» WHAT TO PRODUCE
Write every line of the material out exactly as shown.

[Begin SOURCE EXCERPT]

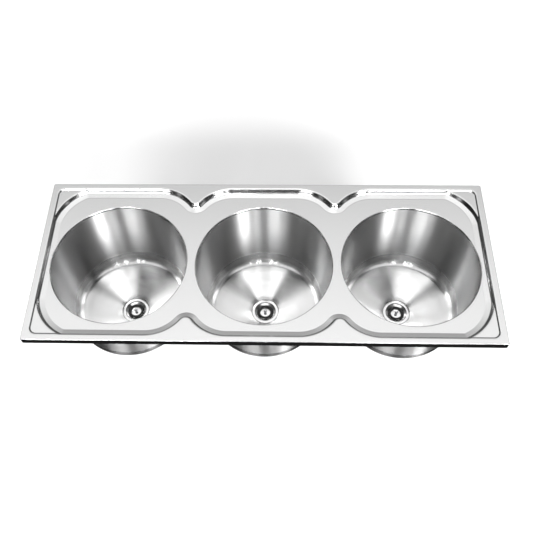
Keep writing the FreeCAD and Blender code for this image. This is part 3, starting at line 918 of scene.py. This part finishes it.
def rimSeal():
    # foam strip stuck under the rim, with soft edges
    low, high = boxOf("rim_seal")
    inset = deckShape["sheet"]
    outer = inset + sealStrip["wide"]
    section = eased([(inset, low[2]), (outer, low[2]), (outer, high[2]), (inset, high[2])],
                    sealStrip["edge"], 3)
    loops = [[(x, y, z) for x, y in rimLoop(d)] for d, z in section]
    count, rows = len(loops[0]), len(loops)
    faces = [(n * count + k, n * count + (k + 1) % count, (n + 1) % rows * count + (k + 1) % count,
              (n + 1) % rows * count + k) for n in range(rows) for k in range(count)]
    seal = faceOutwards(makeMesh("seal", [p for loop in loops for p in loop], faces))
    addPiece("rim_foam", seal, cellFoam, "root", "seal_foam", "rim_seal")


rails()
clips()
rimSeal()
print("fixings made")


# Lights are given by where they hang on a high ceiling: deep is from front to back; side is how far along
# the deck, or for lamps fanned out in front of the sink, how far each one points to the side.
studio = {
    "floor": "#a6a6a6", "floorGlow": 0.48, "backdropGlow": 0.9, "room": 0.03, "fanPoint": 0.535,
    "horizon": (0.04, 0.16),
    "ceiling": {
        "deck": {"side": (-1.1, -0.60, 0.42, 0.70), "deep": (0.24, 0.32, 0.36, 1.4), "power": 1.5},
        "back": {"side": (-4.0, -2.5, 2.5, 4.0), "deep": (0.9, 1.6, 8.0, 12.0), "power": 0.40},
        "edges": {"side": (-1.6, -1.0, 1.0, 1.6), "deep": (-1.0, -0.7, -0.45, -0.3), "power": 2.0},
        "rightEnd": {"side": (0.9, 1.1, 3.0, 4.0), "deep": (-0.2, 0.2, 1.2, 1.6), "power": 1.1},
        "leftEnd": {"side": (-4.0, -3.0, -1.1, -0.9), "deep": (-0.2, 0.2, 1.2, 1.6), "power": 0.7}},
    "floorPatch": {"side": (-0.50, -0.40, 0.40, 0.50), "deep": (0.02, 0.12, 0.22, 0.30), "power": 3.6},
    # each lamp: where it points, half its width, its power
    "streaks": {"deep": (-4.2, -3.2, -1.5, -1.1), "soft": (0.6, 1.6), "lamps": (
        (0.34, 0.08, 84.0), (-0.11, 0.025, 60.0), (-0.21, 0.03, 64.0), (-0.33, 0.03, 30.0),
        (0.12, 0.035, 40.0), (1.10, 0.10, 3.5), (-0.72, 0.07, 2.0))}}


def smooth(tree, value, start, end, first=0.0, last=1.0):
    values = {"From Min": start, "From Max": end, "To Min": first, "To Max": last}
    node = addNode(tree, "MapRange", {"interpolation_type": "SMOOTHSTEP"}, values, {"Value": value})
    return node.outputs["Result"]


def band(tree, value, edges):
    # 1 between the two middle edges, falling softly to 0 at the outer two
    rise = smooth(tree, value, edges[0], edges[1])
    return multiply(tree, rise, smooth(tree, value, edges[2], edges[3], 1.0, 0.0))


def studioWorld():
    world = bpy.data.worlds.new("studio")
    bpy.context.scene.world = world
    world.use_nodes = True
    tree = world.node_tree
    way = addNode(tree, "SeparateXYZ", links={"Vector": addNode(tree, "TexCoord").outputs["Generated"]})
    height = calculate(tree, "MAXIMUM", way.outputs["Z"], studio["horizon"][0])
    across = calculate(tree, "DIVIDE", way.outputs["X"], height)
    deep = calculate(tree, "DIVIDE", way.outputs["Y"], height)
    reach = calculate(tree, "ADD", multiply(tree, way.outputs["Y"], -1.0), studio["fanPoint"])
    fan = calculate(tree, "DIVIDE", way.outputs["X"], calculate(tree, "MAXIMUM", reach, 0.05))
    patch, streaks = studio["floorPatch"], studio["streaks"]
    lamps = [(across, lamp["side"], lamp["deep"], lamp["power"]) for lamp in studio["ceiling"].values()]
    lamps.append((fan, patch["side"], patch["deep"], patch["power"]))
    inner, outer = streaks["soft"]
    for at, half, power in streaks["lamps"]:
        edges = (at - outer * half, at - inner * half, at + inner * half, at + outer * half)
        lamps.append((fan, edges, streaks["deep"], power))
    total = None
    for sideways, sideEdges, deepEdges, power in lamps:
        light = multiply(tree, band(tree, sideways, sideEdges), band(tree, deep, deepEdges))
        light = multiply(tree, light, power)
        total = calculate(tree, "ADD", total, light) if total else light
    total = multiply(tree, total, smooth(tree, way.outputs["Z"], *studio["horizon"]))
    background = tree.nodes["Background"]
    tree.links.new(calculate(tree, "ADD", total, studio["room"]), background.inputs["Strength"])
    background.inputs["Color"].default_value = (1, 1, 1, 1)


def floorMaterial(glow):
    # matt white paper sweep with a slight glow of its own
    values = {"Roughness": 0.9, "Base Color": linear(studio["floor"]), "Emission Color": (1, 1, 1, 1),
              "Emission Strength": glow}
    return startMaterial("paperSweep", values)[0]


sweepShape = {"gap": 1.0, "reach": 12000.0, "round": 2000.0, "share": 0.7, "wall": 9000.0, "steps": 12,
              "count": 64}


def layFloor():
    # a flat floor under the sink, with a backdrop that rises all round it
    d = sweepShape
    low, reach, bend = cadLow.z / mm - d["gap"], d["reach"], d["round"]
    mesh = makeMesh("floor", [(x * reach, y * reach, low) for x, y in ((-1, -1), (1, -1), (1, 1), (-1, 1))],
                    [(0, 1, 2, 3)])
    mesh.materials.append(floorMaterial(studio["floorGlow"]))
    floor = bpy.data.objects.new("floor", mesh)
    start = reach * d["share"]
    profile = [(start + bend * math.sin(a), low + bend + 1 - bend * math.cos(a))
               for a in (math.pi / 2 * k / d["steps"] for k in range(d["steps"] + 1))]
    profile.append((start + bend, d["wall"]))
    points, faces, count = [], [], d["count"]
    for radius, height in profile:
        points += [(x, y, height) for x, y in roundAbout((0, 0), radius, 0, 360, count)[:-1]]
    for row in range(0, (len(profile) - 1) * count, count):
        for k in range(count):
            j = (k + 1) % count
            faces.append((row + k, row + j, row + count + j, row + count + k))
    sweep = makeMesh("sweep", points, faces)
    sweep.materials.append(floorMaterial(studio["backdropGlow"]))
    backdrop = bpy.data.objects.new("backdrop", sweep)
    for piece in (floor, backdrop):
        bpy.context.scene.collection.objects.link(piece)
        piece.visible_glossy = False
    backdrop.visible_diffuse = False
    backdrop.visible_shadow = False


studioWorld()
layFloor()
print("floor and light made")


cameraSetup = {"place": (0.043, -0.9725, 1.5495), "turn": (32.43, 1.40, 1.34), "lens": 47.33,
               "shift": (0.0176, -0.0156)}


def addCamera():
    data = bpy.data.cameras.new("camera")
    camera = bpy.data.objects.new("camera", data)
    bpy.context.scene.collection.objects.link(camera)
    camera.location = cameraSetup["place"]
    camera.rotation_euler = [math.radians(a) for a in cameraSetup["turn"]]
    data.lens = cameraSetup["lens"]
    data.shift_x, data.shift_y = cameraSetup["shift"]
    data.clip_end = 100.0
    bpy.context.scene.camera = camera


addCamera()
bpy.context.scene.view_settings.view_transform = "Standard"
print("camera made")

[End SOURCE EXCERPT]

» ANSWER FOR THE TASK
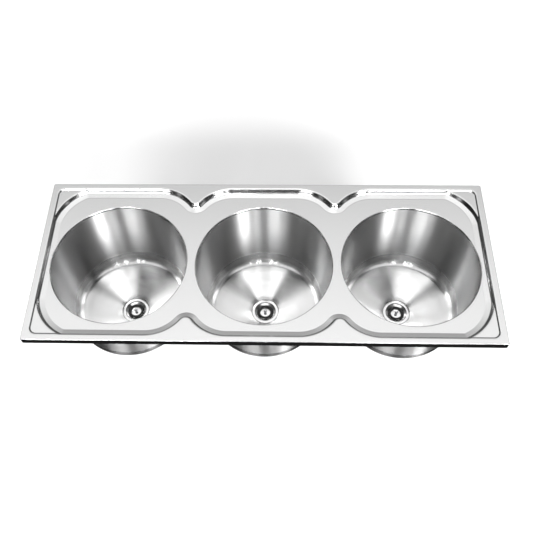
Keep writing the FreeCAD and Blender code for this image. This is part 3, starting at line 918 of scene.py. This part finishes it.
def rimSeal():
    # foam strip stuck under the rim, with soft edges
    low, high = boxOf("rim_seal")
    inset = deckShape["sheet"]
    outer = inset + sealStrip["wide"]
    section = eased([(inset, low[2]), (outer, low[2]), (outer, high[2]), (inset, high[2])],
                    sealStrip["edge"], 3)
    loops = [[(x, y, z) for x, y in rimLoop(d)] for d, z in section]
    count, rows = len(loops[0]), len(loops)
    faces = [(n * count + k, n * count + (k + 1) % count, (n + 1) % rows * count + (k + 1) % count,
              (n + 1) % rows * count + k) for n in range(rows) for k in range(count)]
    seal = faceOutwards(makeMesh("seal", [p for loop in loops for p in loop], faces))
    addPiece("rim_foam", seal, cellFoam, "root", "seal_foam", "rim_seal")


rails()
clips()
rimSeal()
print("fixings made")


# Lights are given by where they hang on a high ceiling: deep is from front to back; side is how far along
# the deck, or for lamps fanned out in front of the sink, how far each one points to the side.
studio = {
    "floor": "#a6a6a6", "floorGlow": 0.48, "backdropGlow": 0.9, "room": 0.03, "fanPoint": 0.535,
    "horizon": (0.04, 0.16),
    "ceiling": {
        "deck": {"side": (-1.1, -0.60, 0.42, 0.70), "deep": (0.24, 0.32, 0.36, 1.4), "power": 1.5},
        "back": {"side": (-4.0, -2.5, 2.5, 4.0), "deep": (0.9, 1.6, 8.0, 12.0), "power": 0.40},
        "edges": {"side": (-1.6, -1.0, 1.0, 1.6), "deep": (-1.0, -0.7, -0.45, -0.3), "power": 2.0},
        "rightEnd": {"side": (0.9, 1.1, 3.0, 4.0), "deep": (-0.2, 0.2, 1.2, 1.6), "power": 1.1},
        "leftEnd": {"side": (-4.0, -3.0, -1.1, -0.9), "deep": (-0.2, 0.2, 1.2, 1.6), "power": 0.7}},
    "floorPatch": {"side": (-0.50, -0.40, 0.40, 0.50), "deep": (0.02, 0.12, 0.22, 0.30), "power": 3.6},
    # each lamp: where it points, half its width, its power
    "streaks": {"deep": (-4.2, -3.2, -1.5, -1.1), "soft": (0.6, 1.6), "lamps": (
        (0.34, 0.08, 84.0), (-0.11, 0.025, 60.0), (-0.21, 0.03, 64.0), (-0.33, 0.03, 30.0),
        (0.12, 0.035, 40.0), (1.10, 0.10, 3.5), (-0.72, 0.07, 2.0))}}


def smooth(tree, value, start, end, first=0.0, last=1.0):
    values = {"From Min": start, "From Max": end, "To Min": first, "To Max": last}
    node = addNode(tree, "MapRange", {"interpolation_type": "SMOOTHSTEP"}, values, {"Value": value})
    return node.outputs["Result"]


def band(tree, value, edges):
    # 1 between the two middle edges, falling softly to 0 at the outer two
    rise = smooth(tree, value, edges[0], edges[1])
    return multiply(tree, rise, smooth(tree, value, edges[2], edges[3], 1.0, 0.0))


def studioWorld():
    world = bpy.data.worlds.new("studio")
    bpy.context.scene.world = world
    world.use_nodes = True
    tree = world.node_tree
    way = addNode(tree, "SeparateXYZ", links={"Vector": addNode(tree, "TexCoord").outputs["Generated"]})
    height = calculate(tree, "MAXIMUM", way.outputs["Z"], studio["horizon"][0])
    across = calculate(tree, "DIVIDE", way.outputs["X"], height)
    deep = calculate(tree, "DIVIDE", way.outputs["Y"], height)
    reach = calculate(tree, "ADD", multiply(tree, way.outputs["Y"], -1.0), studio["fanPoint"])
    fan = calculate(tree, "DIVIDE", way.outputs["X"], calculate(tree, "MAXIMUM", reach, 0.05))
    patch, streaks = studio["floorPatch"], studio["streaks"]
    lamps = [(across, lamp["side"], lamp["deep"], lamp["power"]) for lamp in studio["ceiling"].values()]
    lamps.append((fan, patch["side"], patch["deep"], patch["power"]))
    inner, outer = streaks["soft"]
    for at, half, power in streaks["lamps"]:
        edges = (at - outer * half, at - inner * half, at + inner * half, at + outer * half)
        lamps.append((fan, edges, streaks["deep"], power))
    total = None
    for sideways, sideEdges, deepEdges, power in lamps:
        light = multiply(tree, band(tree, sideways, sideEdges), band(tree, deep, deepEdges))
        light = multiply(tree, light, power)
        total = calculate(tree, "ADD", total, light) if total else light
    total = multiply(tree, total, smooth(tree, way.outputs["Z"], *studio["horizon"]))
    background = tree.nodes["Background"]
    tree.links.new(calculate(tree, "ADD", total, studio["room"]), background.inputs["Strength"])
    background.inputs["Color"].default_value = (1, 1, 1, 1)


def floorMaterial(glow):
    # matt white paper sweep with a slight glow of its own
    values = {"Roughness": 0.9, "Base Color": linear(studio["floor"]), "Emission Color": (1, 1, 1, 1),
              "Emission Strength": glow}
    return startMaterial("paperSweep", values)[0]


sweepShape = {"gap": 1.0, "reach": 12000.0, "round": 2000.0, "share": 0.7, "wall": 9000.0, "steps": 12,
              "count": 64}


def layFloor():
    # a flat floor under the sink, with a backdrop that rises all round it
    d = sweepShape
    low, reach, bend = cadLow.z / mm - d["gap"], d["reach"], d["round"]
    mesh = makeMesh("floor", [(x * reach, y * reach, low) for x, y in ((-1, -1), (1, -1), (1, 1), (-1, 1))],
                    [(0, 1, 2, 3)])
    mesh.materials.append(floorMaterial(studio["floorGlow"]))
    floor = bpy.data.objects.new("floor", mesh)
    start = reach * d["share"]
    profile = [(start + bend * math.sin(a), low + bend + 1 - bend * math.cos(a))
               for a in (math.pi / 2 * k / d["steps"] for k in range(d["steps"] + 1))]
    profile.append((start + bend, d["wall"]))
    points, faces, count = [], [], d["count"]
    for radius, height in profile:
        points += [(x, y, height) for x, y in roundAbout((0, 0), radius, 0, 360, count)[:-1]]
    for row in range(0, (len(profile) - 1) * count, count):
        for k in range(count):
            j = (k + 1) % count
            faces.append((row + k, row + j, row + count + j, row + count + k))
    sweep = makeMesh("sweep", points, faces)
    sweep.materials.append(floorMaterial(studio["backdropGlow"]))
    backdrop = bpy.data.objects.new("backdrop", sweep)
    for piece in (floor, backdrop):
        bpy.context.scene.collection.objects.link(piece)
        piece.visible_glossy = False
    backdrop.visible_diffuse = False
    backdrop.visible_shadow = False


studioWorld()
layFloor()
print("floor and light made")


cameraSetup = {"place": (0.043, -0.9725, 1.5495), "turn": (32.43, 1.40, 1.34), "lens": 47.33,
               "shift": (0.0176, -0.0156)}


def addCamera():
    data = bpy.data.cameras.new("camera")
    camera = bpy.data.objects.new("camera", data)
    bpy.context.scene.collection.objects.link(camera)
    camera.location = cameraSetup["place"]
    camera.rotation_euler = [math.radians(a) for a in cameraSetup["turn"]]
    data.lens = cameraSetup["lens"]
    data.shift_x, data.shift_y = cameraSetup["shift"]
    data.clip_end = 100.0
    bpy.context.scene.camera = camera


addCamera()
bpy.context.scene.view_settings.view_transform = "Standard"
print("camera made")